▶ What you have to do: Every entry here needs to be repeated exactly.

· · · ·

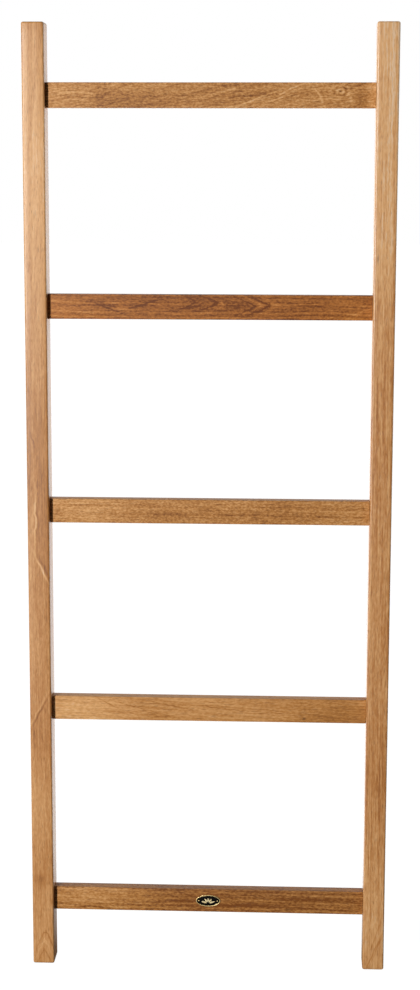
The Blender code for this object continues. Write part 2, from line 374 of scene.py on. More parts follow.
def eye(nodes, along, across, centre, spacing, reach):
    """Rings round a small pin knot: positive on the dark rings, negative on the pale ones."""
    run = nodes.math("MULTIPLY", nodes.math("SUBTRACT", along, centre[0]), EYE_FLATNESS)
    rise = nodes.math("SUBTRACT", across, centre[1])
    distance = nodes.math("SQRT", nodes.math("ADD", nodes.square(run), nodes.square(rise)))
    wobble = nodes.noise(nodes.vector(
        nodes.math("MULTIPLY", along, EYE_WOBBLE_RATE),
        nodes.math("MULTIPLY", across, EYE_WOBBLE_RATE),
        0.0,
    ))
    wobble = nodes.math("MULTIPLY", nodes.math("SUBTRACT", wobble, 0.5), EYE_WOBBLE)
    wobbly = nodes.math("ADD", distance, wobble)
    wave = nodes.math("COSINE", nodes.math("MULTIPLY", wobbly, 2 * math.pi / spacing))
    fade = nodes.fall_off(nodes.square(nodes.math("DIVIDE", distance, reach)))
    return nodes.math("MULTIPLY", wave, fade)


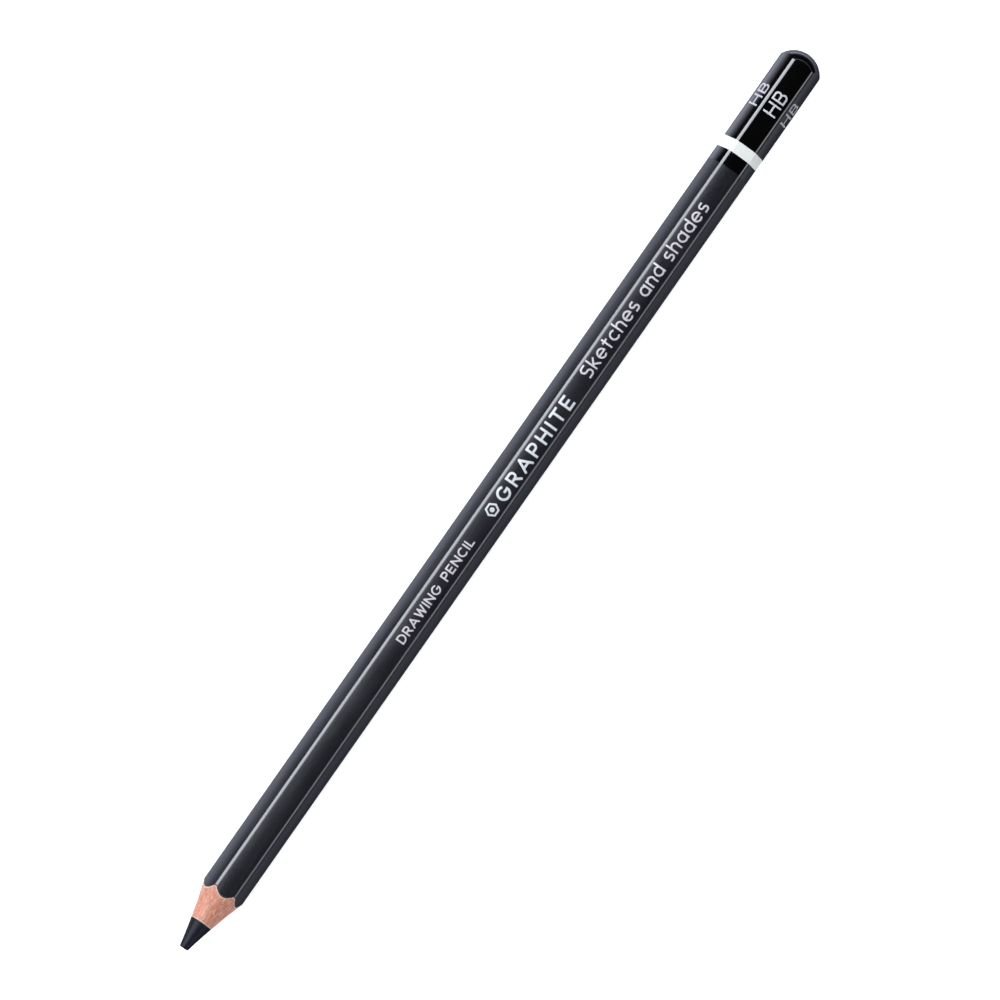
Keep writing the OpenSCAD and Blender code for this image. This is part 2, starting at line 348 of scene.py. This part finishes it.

· · · ·

▶ Finished answer:
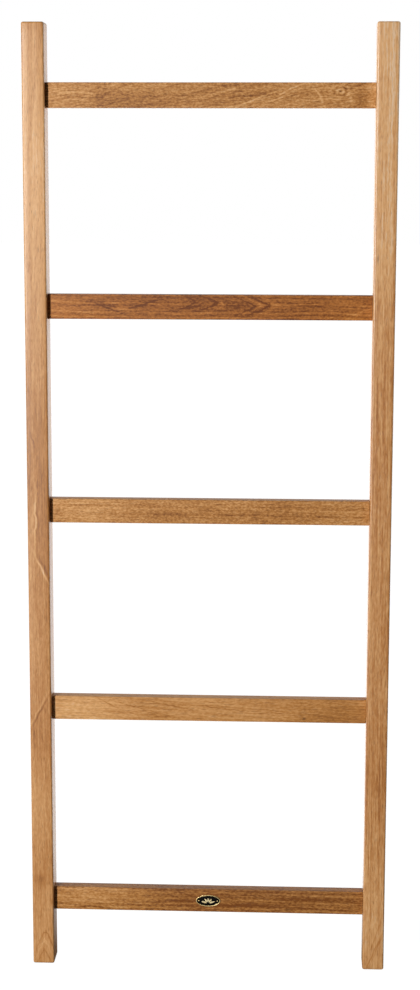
The Blender code for this object continues. Write part 2, from line 374 of scene.py on. More parts follow.
def eye(nodes, along, across, centre, spacing, reach):
    """Rings round a small pin knot: positive on the dark rings, negative on the pale ones."""
    run = nodes.math("MULTIPLY", nodes.math("SUBTRACT", along, centre[0]), EYE_FLATNESS)
    rise = nodes.math("SUBTRACT", across, centre[1])
    distance = nodes.math("SQRT", nodes.math("ADD", nodes.square(run), nodes.square(rise)))
    wobble = nodes.noise(nodes.vector(
        nodes.math("MULTIPLY", along, EYE_WOBBLE_RATE),
        nodes.math("MULTIPLY", across, EYE_WOBBLE_RATE),
        0.0,
    ))
    wobble = nodes.math("MULTIPLY", nodes.math("SUBTRACT", wobble, 0.5), EYE_WOBBLE)
    wobbly = nodes.math("ADD", distance, wobble)
    wave = nodes.math("COSINE", nodes.math("MULTIPLY", wobbly, 2 * math.pi / spacing))
    fade = nodes.fall_off(nodes.square(nodes.math("DIVIDE", distance, reach)))
    return nodes.math("MULTIPLY", wave, fade)


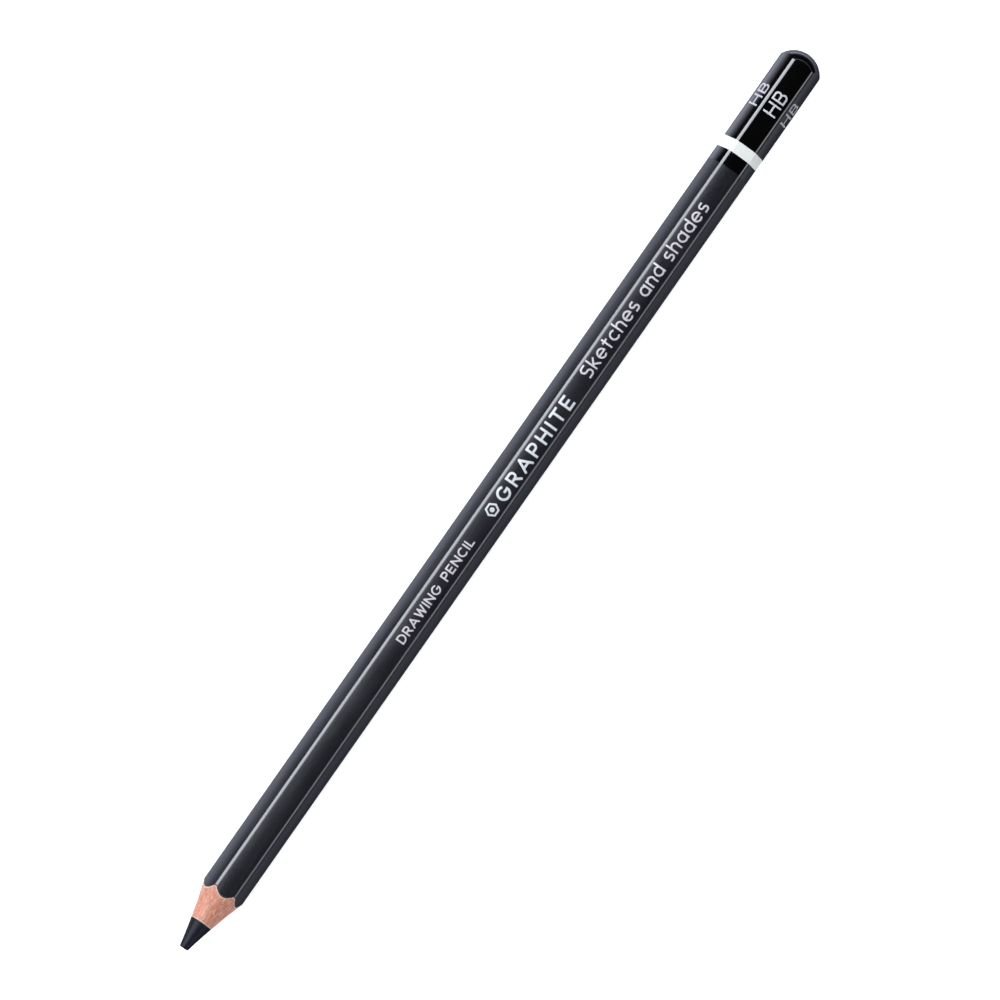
Keep writing the OpenSCAD and Blender code for this image. This is part 2, starting at line 348 of scene.py. This part finishes it.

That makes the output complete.